Friday, June 20, 2008

GA: Form of Government is the Primary Issue

The proposed new Form of Government (FOG) is the single most important issue before the Presbyterian General Assembly. The idea behind the proposed revision is to make the government section of the Book of Order less of a regulatory manual and more of a constitution made of basic principles. More choice and responsibility would be shifted to the presbyteries and congregations, less set by the church's central bodies. The main motivation, I think, was to keep the General Assembly from becoming a continuous constitutional convention, with each Assembly producing new constitutional amendments.

I applaud the idea behind the new FOG and most of their suggested revisions. However, I am a polity wonk. Few other people are, nor should they be. So it is normal for most commissioners to the Assembly to feel unprepared to decide about a whole new form of government.

It is possible that the committee charged with FOG will feel that they are masters of the situation after a few days of testimony and discussion. It is possible that the Assembly will trust the committee's judgment. But it is not likely.

The more likely outcome is delay for study. This would not be terrible, but it increases the odds that Nothing Will Happen.

One interesting idea on the table is a proposal from Detroit Presbytery to authorize six presbyteries to try out the new FOG for two years and report back to the next GA. This proposal is the brainchild of Ed Koster, the most serious challenger for the Stated Clerk's job. I would favor this over sheer delay.

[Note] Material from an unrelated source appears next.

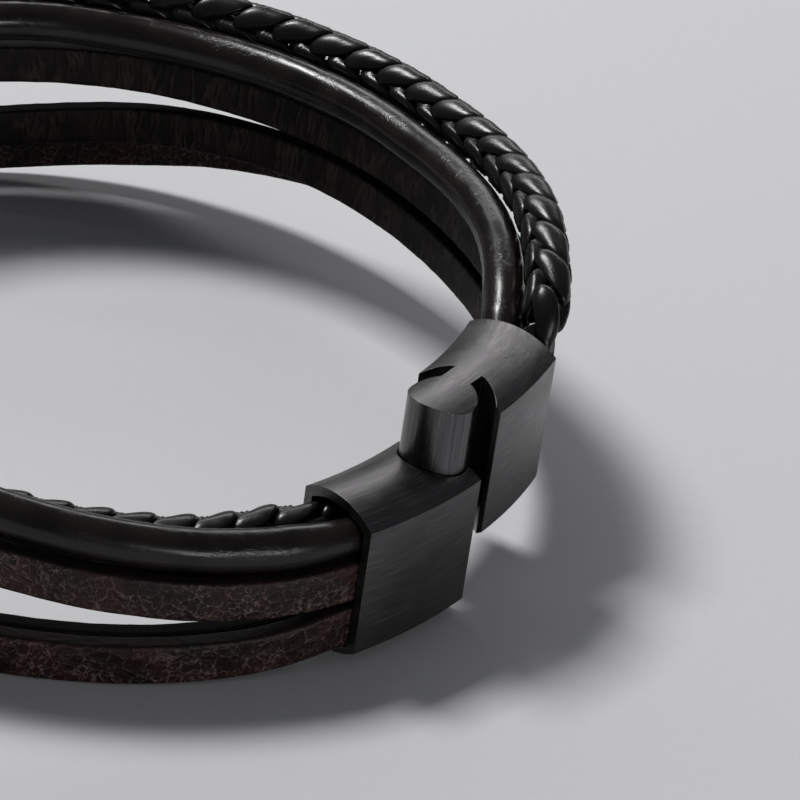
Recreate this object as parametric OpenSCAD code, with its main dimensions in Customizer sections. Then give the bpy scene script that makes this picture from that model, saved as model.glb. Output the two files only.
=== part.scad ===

One of the main reasons for the general ambivalence about the new FOG is sheer distrust of all the central institutions of the denomination. The nFOG Task Force did not, I think, deserve this mistrust, and it isn't really directed at then. Even critics of the proposal have generally praised the task force. The mistrust comes from a fear that if presbyteries and congregations are given more freedom, more local option in applying general church principles, some of them (especially the most liberal) will use this freedom as license to evade the standards of the church's majority.

Some safeguards have been built in to prevent local option on the most contentious issues. The property trust and chastity and fidelity provisions of the current Book of Order were specifically preserved by order of the previous GA. And there is good reason for this mistrust, as the recent PJC decision in the Spahr case demonstrates.

Still, I think the revised Form of Government proposal is a good one. I hope the Assembly gives it the attention it deserves, and that it is not overshadowed by lesser issues.

1 comment:

Dr. J said...

There was a time, I'm told, when ordination exams were unique to presbyteries--that is, we didn't have standard ords in that day. So, prospective ordinands would go prebytery-shopping. The point? I wonder if this will happen in reverse when we move to a more local-option system. Ministers (and others, I presume) would, in this scenario, shop around for a presbytery more to their liking, and presbyteries in turn would develop litmus tests to "keep out th' riff-raff." You're a polity wonk--just how inflexible do you think our current FOG is? I understand the issue of GA's turning into endless constituttional conventions, but that's a symptom, not the disease.